Now I think about it a great deal more. I have to. And so should you.
Not only are many professional devices beginning to use HDMI, but the current (and assumably) future DSLR’s are using it. DSLR’s like the Canon EOS D5MKII, Nikon D90 and Panasonic GH-1 have a “mini” HDMI connector to making it even more difficult to find compatible cables.
BNC cables for HD-SDI are well built, can roll-up easily, come in a billion colors, are thin enough and light enough for transport. HDMI cables are thicker, either black or gray (new colors are being added), don’t necessarily transport well and are, as mentioned earlier, really expensive.
On the flip side, HDMI cables have accessories that can make a professionals life a little easier, and even less expensive. For several rentals, customers have asked how to split the signal coming from the camcorder (I guess DSLR’s are camcorder’s now) into two signal branches.
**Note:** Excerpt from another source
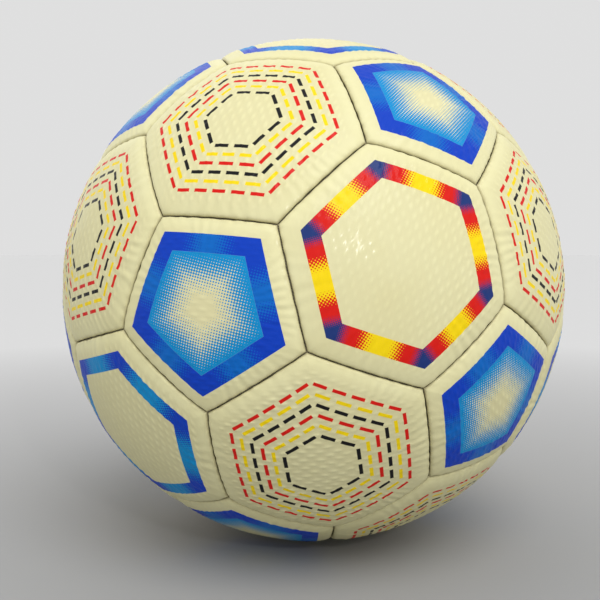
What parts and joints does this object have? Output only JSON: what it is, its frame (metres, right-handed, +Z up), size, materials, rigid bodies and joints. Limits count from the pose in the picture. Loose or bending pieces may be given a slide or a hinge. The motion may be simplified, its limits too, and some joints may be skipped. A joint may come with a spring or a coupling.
{
  "type": "soccer ball",
  "caption": "Stitched size 5 soccer ball of pentagon and hexagon panels with a printed band and dash pattern, its bladder and needle valve inside.",
  "frame": {"origin": "centre of the ball", "axes": "+Z up as the ball lies on the ground, -Y towards the front, +X to the right seen from the front"},
  "size_m": [0.2196, 0.2196, 0.2196],
  "materials": {
    "pentagon_cover": "semi-gloss grained synthetic leather, ivory with a printed blue outline",
    "burst_cover": "semi-gloss grained synthetic leather, ivory with printed nested hexagons of dashes",
    "warm_cover": "semi-gloss grained synthetic leather, ivory with a printed outline of yellow, red and navy",
    "cool_cover": "semi-gloss grained synthetic leather, ivory with a printed outline of blue and cyan",
    "thread_polyester": "waxed polyester thread",
    "bladder_rubber": "matt butyl",
    "patch_rubber": "matt butyl",
    "valve_rubber": "moulded butyl",
    "plug_rubber": "soft latex"
  },
  "bodies": {
    "root": {"pentagon_panel_01": "pentagon_cover", "pentagon_panel_02": "pentagon_cover", "pentagon_panel_03": "pentagon_cover", "pentagon_panel_04": "pentagon_cover", "pentagon_panel_05": "pentagon_cover", "pentagon_panel_06": "pentagon_cover", "pentagon_panel_07": "pentagon_cover", "pentagon_panel_08": "pentagon_cover", "pentagon_panel_09": "pentagon_cover", "pentagon_panel_10": "pentagon_cover", "pentagon_panel_11": "pentagon_cover", "pentagon_panel_12": "pentagon_cover", "burst_hexagon_panel_01": "burst_cover", "burst_hexagon_panel_02": "burst_cover", "burst_hexagon_panel_03": "burst_cover", "burst_hexagon_panel_04": "burst_cover", "burst_hexagon_panel_05": "burst_cover", "burst_hexagon_panel_06": "burst_cover", "burst_hexagon_panel_07": "burst_cover", "burst_hexagon_panel_08": "burst_cover", "burst_hexagon_panel_09": "burst_cover", "burst_hexagon_panel_10": "burst_cover", "burst_hexagon_panel_11": "burst_cover", "burst_hexagon_panel_12": "burst_cover", "warm_hexagon_panel_1": "warm_cover", "warm_hexagon_panel_2": "warm_cover", "warm_hexagon_panel_3": "warm_cover", "valve_hexagon_panel": "warm_cover", "cool_hexagon_panel_1": "cool_cover", "cool_hexagon_panel_2": "cool_cover", "cool_hexagon_panel_3": "cool_cover", "cool_hexagon_panel_4": "cool_cover", "seam_thread": "thread_polyester", "bladder": "bladder_rubber", "valve_patch": "patch_rubber", "valve_housing": "valve_rubber", "valve_plug": "plug_rubber"}
  },
  "joints": []
}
I shopped around and found a cool piece from IO Gear that will take the camcorder’s HDMI out and make it two. We now stock it in our rental department.
It cost about $100 dollars, far less than an HD-SDI signal splitter costs. Perhaps that’s the advantage of using consumer technologies – there are so many consumers versus professional users, consumer goods fall in price relatively fast due to sheer and overwhelming volume, where pro gear starts higher and tends to roll down pricing more slowly.
I don’t see HD-SDI going completely away soon, it’ll hang in there a bit longer, until pro manufacturers convert completely. There are a couple of HDMI-to-HD-SDI (and the reverse) converters being made to ease the transition, and are somewhat expensive, but until the change is complete, consider the transition of interfaces in your equipment purchase.
Sadly, there is no single cable interface solution between the two worlds.
Wouldn’t that have been nice.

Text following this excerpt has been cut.